The advent of complex morality and philosophy never occurred, because there was no dissent. Art is invariably religious in nature. Technology lags far behind our own because there are no wars to spur it's development. All of the world gives charitably to those in need, so there is no hunger, poverty or upper class. As a result of this, there is very little ambition, as great accomplishments net you nothing but local fame (as the lack of warfare inhibited the advent of electronic communications, and the global media).
So what value is left? The production of beautiful artworks happens not to make people happy, but to glorify god. People are good not because they want to be good, but to avoid going to hell. Technology and the sciences are seriously underrated.

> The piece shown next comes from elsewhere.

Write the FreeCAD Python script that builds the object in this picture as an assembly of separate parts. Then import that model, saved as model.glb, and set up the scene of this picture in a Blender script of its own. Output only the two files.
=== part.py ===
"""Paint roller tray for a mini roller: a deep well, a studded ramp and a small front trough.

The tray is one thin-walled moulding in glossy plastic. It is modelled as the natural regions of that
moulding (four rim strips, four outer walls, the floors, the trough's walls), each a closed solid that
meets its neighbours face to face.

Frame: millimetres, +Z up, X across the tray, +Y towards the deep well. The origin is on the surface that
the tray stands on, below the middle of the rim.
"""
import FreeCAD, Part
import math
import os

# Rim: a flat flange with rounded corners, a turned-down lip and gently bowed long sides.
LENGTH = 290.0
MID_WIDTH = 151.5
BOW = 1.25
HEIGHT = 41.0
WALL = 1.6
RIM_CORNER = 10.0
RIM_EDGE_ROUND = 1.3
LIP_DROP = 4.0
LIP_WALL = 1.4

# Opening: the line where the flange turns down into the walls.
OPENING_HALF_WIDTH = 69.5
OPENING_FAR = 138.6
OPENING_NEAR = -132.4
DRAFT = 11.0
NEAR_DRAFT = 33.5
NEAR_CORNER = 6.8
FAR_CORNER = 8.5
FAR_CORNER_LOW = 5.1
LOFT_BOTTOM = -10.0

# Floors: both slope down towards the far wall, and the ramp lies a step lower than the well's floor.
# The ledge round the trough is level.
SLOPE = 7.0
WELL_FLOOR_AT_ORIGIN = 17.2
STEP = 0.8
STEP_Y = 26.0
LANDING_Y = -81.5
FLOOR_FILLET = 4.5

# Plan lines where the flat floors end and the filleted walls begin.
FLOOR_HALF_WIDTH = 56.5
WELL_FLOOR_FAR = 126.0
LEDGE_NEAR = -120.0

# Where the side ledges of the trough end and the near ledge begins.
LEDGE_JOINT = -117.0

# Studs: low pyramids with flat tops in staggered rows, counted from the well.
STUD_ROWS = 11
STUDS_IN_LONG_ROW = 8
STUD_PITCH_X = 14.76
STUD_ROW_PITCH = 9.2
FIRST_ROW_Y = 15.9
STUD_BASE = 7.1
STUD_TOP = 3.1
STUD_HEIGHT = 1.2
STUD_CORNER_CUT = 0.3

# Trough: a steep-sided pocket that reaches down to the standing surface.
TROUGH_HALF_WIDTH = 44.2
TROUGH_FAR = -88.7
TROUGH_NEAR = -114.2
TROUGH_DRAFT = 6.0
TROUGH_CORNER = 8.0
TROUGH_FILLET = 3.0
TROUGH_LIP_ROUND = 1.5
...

There is no fortune for the ambitious to aspire to, no fame either. There is no conflict through which we can test ourselves, no difficult trials by which we temper ourselves, no diversity to explore, no differences to resolve. Everyone is the same religion. Everyone has the same social standing (except maybe the clerics). Life is stale, meaningless and pointless in this hypothetical world, and since suicide is a sin, there is no escape.
What if the evidence were not so blatant? What if it were something as subtle as the discovery in the far future that each extraterrestrial sentient species has a religion which corresponds exactly to Christianity? Well, Christianity adherency would explode. Untold billions would convert (remember, these aliens are as shocked to discover this as we are), comparisons would arise between the various versions, eventually congealing into one universal religion. Other religions die out, slowly. The various denominations of Christianity die out, as their tenets are shown to be in conflict with the 'truth'. A few generations pass, and you end up with a galaxy/galactic cluster/universe which resembles the one I described earlier, albeit with better technology.

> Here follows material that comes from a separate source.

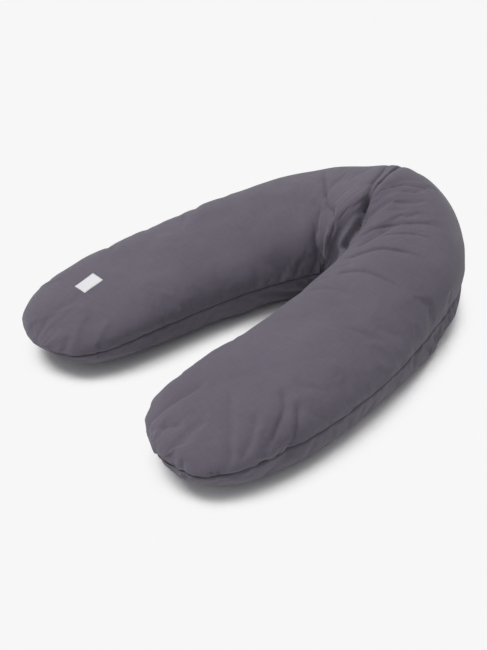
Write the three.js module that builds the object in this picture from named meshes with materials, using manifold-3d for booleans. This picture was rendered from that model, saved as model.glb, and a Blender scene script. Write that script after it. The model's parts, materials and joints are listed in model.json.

When the existence of god is knowledge, instead of belief, the nature of mankind and of god shifts from the worthy to the worthless. God is little more than a glorified nerd, playing solitaire on his computer, while mankind is little more than a glorified computer program, mindlessly performing the function that it's user set it to.
But when the existence of god is an unknown and unknowable factor, we see the world we live in. A world of strife and evil, to be sure, but also a world of ambition, accomplishment and victory. A world in which art has value, in which differences can be appreciated as well as being a source of dissent.
And so we arrive back at the initial question. Does god exist?
The answer is the one which works the best for us, and for god. "We don't know."